He just turned 40, though many still refer to him as ‘that young chef’. I reckon that it may be due to the energy and enthusiasm he projects, always inventing, always coming up with new projects. It somehow seems that while everyone else gets older, he is the same as he was years ago, perhaps because he has been doing what he most likes since he was 15: cooking.
At first, it was at his family’s restaurant: La Ancha, which he runs today with his brother; and later, learning from the greats, such as Luis Irízar, Juan Mari Arzak, Salvador Gallego, Hilario Arbelaitz, Martin Berasategui, Ferran Adrià... He garnered a wealth of knowledge from them that complemented the experience from working at restaurants like Lindsay House, in London, or at Abacanto, in Bergamo, Italy.

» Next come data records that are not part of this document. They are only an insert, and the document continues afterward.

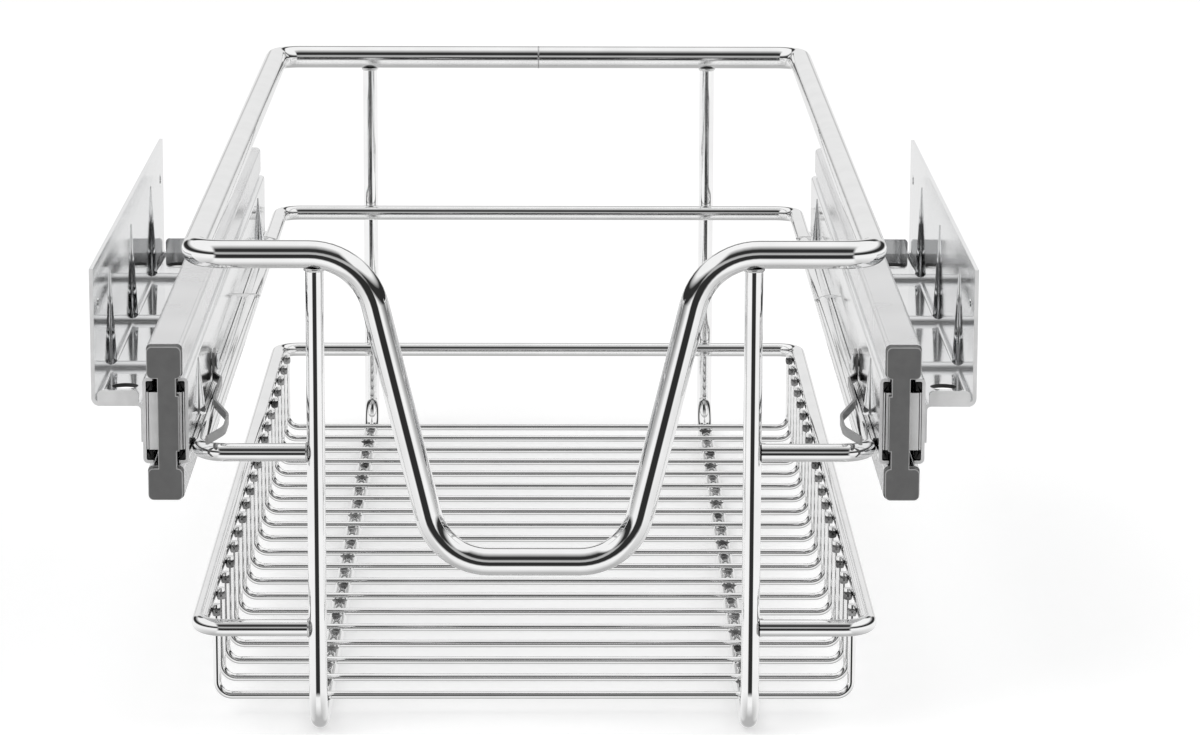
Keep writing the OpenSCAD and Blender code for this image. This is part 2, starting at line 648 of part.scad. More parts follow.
// Lever: a tab on the pivot rivet and a spring strip that bows in for the finger.
module release_lever(s) color("silver") on_side(s) {
    tab_x = drawer_face_x - slide_gap - lever_t / 2;
    rest_x = drawer_face_x - lever_stand;
    bow_x = drawer_face_x - lever_bow;
    tab_y = pivot_y - lever_tab_len / 2;
    ramp_y = front_y + lever_bow_back;
    bow_y = ramp_y - lever_bow_ramp;
    strip_z = lever_z - lever_strip_h / 2;
    translate([0, 0, strip_z])
        strip([[tab_x, tab_y + lever_tab_len], [tab_x, tab_y], [rest_x, tab_y - lever_step],
               [rest_x, ramp_y], [bow_x, bow_y], [bow_x, bow_y - lever_bow_flat],
               [drawer_face_x - lever_tip_stand, front_y - lever_tip_lead]],
              [lever_step_r, lever_step_r, lever_ramp_r, lever_bow_r, lever_tip_r],
              lever_t, lever_strip_h);
    difference() {
        translate([tab_x - lever_t / 2, tab_y, strip_z])
            cube([lever_t, lever_tab_len, pivot_z + lever_tab_top - strip_z]);
        translate([tab_x, pivot_y, pivot_z]) x_pin(pivot_d + 2 * pin_gap, -lever_t, lever_t);
    }
}

// The two pivot rivets, flush inside the drawer members and headed over the levers.
module lever_rivets() color("silver") for (s = SIDES) on_side(s) translate([0, pivot_y, pivot_z]) {
    seat_x = drawer_face_x - 2 * slide_gap - lever_t;
    x_pin(pivot_d, seat_x, drawer_face_x + member_t);
    x_pin(pivot_head_d, seat_x - pivot_head_t, seat_x);
}

module side_part(s, p) {
    if (p == "side_bracket") side_bracket(s);
    if (p == "cabinet_member") cabinet_member(s);
    if (p == "outer_stop") member_stop(s, false);
    if (p == "outer_ball_cage") ball_cage(s, false);
    if (p == "outer_balls") balls(s, false);
    if (p == "middle_profile") middle_profile(s);
    if (p == "outer_rail") rail(s, false);
    if (p == "inner_rail") rail(s, true);
    if (p == "rail_rivets") rail_rivets(s);
    if (p == "front_end_cap") front_end_cap(s);
    if (p == "rear_end_cap") rear_end_cap(s);
    if (p == "inner_ball_cage") ball_cage(s, true);
    if (p == "inner_balls") balls(s, true);
    if (p == "drawer_member") drawer_member(s);
    if (p == "inner_stop") member_stop(s, true);
    if (p == "release_lever") release_lever(s);
}

top_loop();
middle_loop();
tray_rim();
support_wire("left");  // left_support_wire
support_wire("right");  // right_support_wire
bracket_rivets();
lever_rivets();
for (i = [1 : cross_count]) cross_wire(i);
for (s = SIDES, p = SIDE_PARTS) side_part(s, p);
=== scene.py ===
"""A chromed pull-out wire basket on two ball slides, dressed over its solid model."""
import json
import math

import bpy
from mathutils import Matrix, Vector

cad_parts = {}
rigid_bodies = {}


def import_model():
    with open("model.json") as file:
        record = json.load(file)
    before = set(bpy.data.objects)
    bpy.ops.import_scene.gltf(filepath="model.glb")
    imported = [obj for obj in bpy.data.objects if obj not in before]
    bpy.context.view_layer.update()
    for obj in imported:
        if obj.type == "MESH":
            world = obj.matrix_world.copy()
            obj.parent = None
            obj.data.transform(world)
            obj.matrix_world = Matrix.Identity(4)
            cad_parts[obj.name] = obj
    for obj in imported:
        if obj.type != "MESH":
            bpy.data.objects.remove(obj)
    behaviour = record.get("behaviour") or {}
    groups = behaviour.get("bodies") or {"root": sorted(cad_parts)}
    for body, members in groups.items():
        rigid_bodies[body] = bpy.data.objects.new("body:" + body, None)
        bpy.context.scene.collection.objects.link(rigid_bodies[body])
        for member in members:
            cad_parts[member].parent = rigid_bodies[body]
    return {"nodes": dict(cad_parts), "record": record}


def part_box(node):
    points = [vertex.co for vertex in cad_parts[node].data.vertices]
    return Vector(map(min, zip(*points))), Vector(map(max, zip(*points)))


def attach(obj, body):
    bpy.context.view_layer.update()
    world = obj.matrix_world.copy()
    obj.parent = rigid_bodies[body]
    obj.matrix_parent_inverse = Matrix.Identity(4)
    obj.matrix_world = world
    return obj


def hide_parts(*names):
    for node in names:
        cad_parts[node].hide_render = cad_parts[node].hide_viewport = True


for leftover in list(bpy.data.objects):
    bpy.data.objects.remove(leftover)
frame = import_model()
bpy.context.view_layer.update()

# ---- Sizes, in metres, read from the frame ----

MM = 0.001
X, Y, Z = 0, 1, 2
SIDES = ("left", "right")
SIGNS = (-1, 1)
CROSS_WIRES = sorted(name for name in frame["nodes"] if name.startswith("cross_wire_"))


def middle(node, axis):
    low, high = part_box(node)
    return (low[axis] + high[axis]) / 2


def extent(node, axis):
    low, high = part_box(node)
    return high[axis] - low[axis]


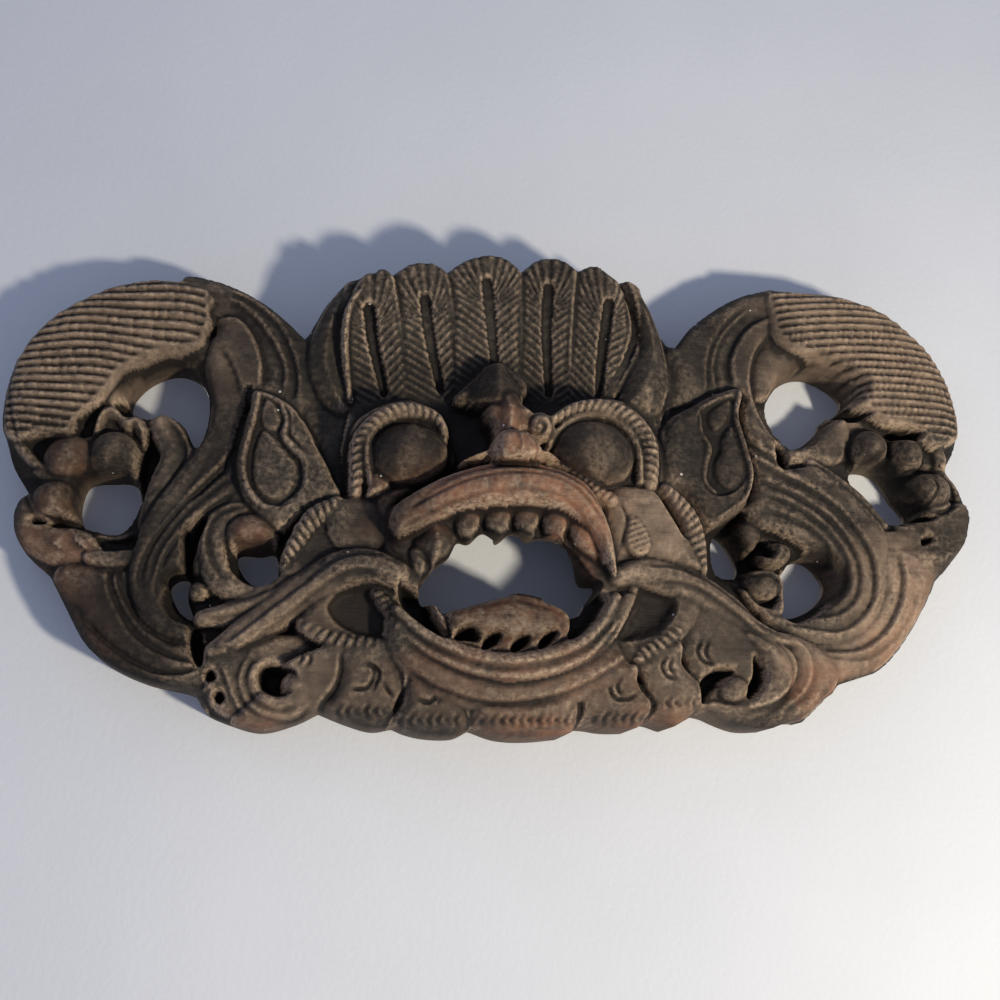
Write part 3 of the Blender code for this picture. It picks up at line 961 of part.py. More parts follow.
def add_panel():
    """The one carved block, with its back in the plane y = 0 and the hanging point at its origin."""
    name = "kirtimukha_panel"
    panel = bpy.data.objects.new(name, panel_mesh("drawn_panel"))
    bpy.context.scene.collection.objects.link(panel)
    drawn = panel.data
    panel.data = thinned(panel)
    panel.data.name = name
    bpy.data.meshes.remove(drawn)
    panel.data.materials.append(wood())
    return panel


clear_scene()
add_panel()
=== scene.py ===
"""Carved wooden panel of a monster's face between two pierced scroll wings, hung on a pale board."""
import math

import bpy
import numpy as np
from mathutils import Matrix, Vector
from mathutils.geometry import delaunay_2d_cdt
from mathutils.kdtree import KDTree


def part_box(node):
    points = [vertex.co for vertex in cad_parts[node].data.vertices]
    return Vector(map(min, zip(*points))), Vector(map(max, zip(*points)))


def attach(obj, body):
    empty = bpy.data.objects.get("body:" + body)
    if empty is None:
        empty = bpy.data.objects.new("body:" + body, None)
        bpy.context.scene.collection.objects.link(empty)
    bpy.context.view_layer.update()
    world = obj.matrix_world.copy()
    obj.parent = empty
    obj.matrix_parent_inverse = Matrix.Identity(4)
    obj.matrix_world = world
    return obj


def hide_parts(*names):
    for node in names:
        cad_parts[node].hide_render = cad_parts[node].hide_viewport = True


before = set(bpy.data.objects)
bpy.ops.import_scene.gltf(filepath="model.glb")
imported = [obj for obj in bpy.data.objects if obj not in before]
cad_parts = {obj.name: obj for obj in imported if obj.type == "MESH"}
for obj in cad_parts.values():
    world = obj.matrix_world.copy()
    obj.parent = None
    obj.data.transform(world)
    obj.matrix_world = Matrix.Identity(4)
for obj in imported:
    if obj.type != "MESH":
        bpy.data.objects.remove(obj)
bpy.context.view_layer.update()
panel_low, panel_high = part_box("kirtimukha_panel")


# The panel is one block of dark hardwood. It is drawn on a layout sheet of 1000 x 1000 units, as it is seen
# from low on its left, and every place of the sheet is carried from there to the flat plan of the block.
# Heights are layout heights above the back, and the tip of the nose has 84 of them.
SIGHT_DISTANCE = 1321.0      # units from the eye to the sheet
SIGHT_TURN = -8.0            # degrees the eye stands to the left
SIGHT_TILT = -15.0           # degrees it stands below
SHEET_CENTRE = 500.0
PER_UNIT = 0.56              # layout heights in one unit of the sheet
CURVE_STEP = 3.0             # units between the places of a smooth curve


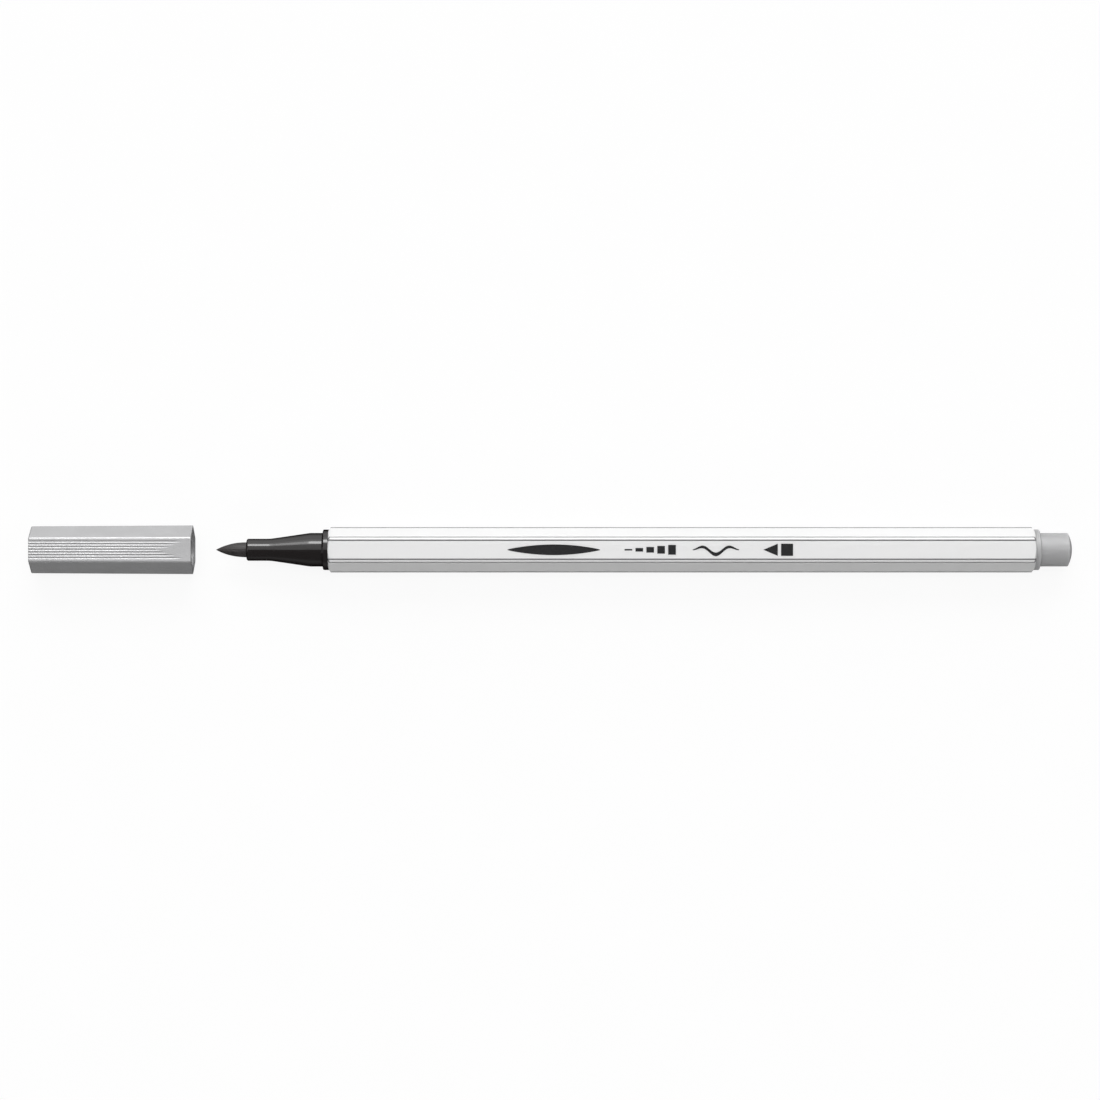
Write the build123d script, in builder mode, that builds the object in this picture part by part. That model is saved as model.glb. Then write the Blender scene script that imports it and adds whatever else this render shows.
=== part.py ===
from build123d import *
import math
import os

# A hexagonal calligraphy marker lying on one flat, cap off and in line with the nib. Sizes in mm.
# X runs along the pen (nib end at -X), Z is up, and the axis of every piece is Y = 0, Z = axis_height.

# ---- lengths along the pen, in order from the cap's closed end to the rear dome ----
cap_length = 29.9
cap_to_tip_gap = 4.2
nib_exposed = 5.7
holder_front_length = 4.35
holder_cone_length = 7.3
seat_length = 2.45
front_flange_length = 1.03
barrel_length = 130.08
rear_flange_length = 0.94
spigot_length = 5.25
dome_rise = 0.8

# ---- cap shell ----
cap_closed_apothem = 3.80
cap_open_apothem = 3.95
cap_corner_radius = 0.45
cap_end_round = 0.25
cap_rim_round = 0.12
cap_end_wall = 1.0
bore_lead_in = 0.25
vent_radius = 0.55
vent_circle_radius = 1.6
vent_count = 3
ribbed_faces = (0, 120, 240)
groove_steps = 3
groove_pitch = 0.504
groove_radius = 0.28
groove_depth = 0.11
groove_centre_reach = 24.6
groove_reach_step = 1.25
groove_fade_length = 1.8
groove_overrun = 1.0

# ---- inner cap, placed from the cap's closed end ----
inner_cap_start = 7.5
inner_cap_length = 12.3
inner_cap_wall = 0.6
inner_cap_radius = 2.70
inner_cap_chamfer = 0.5
inner_cavity_radius = 2.25
seal_land_length = 2.4
seal_lead_in = 0.35
inner_bore_radius = 2.95
fin_width = 0.7
fin_length = 9.5
fin_pad_length = 1.0

# ---- clearances ----
seat_clearance = 0.04
seal_clearance = 0.04
nib_clearance = 0.04

# ---- brush nib ----
nib_radius = 1.40
nib_point_length = 6.0
nib_point_power = 2.4
nib_point_stations = 12
nib_shank_behind_mouth = 29.2
nib_tail_length = 2.0
nib_tail_radius = 0.45

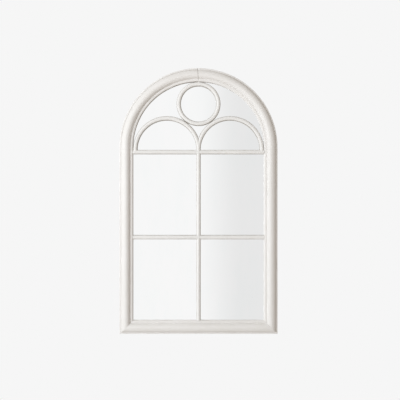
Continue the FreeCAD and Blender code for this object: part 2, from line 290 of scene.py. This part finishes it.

Once he had finished training, he had to put into practice what he’d learned, and so, in 2005 he decided to forge his own path with Las Tortillas de Gabino, a restaurant combining age-old traditional cooking, learned from his family, with the techniques of the best chefs who had been his teachers.
As if this were not enough, in 2009 he opened La Gabinoteca, where Nino lets his imagination fly in an eatery offering good produce, very imaginative dishes, and a very young and laid-back atmosphere. He even opened a branch of this restaurant in Athens, although that venture did not last long.
In 2015 a great character crossed his path: Patxi Zumárraga, who from that moment has accompanied him like a faithful squire in all his of adventures.
The great personality that Nino conveys to his food was what made Rafa Nadal, Pau Gasol and Enrique Iglesias, among other partners, sign him up as the culinary director of their restaurant, Tatel, which he still consults for, as he does for others, such as Garbo in Zaragoza.
And finally, Fismuler: his most transgressive project and in which Nino, together with his partner, Patxi Zumárraga, has opened his ideal restaurant. Nino is meticulous and creative. He is interested in improving his cooking day by day, and at Fismuler (which now also has a branch in Barcelona) he has turned it around and set his sights on Nordic countries, in their new cuisine that extols the healthiest and most natural raw materials, using many more vegetables and less fried food, and lots of produce from the surroundings.
As Nino Redruello himself tells me, ‘We have more dreams than enthusiasm, time and strength, but we will do something else...’ And I’m convinced of it, because his Peter Pan keeps beating inside him with great vigour.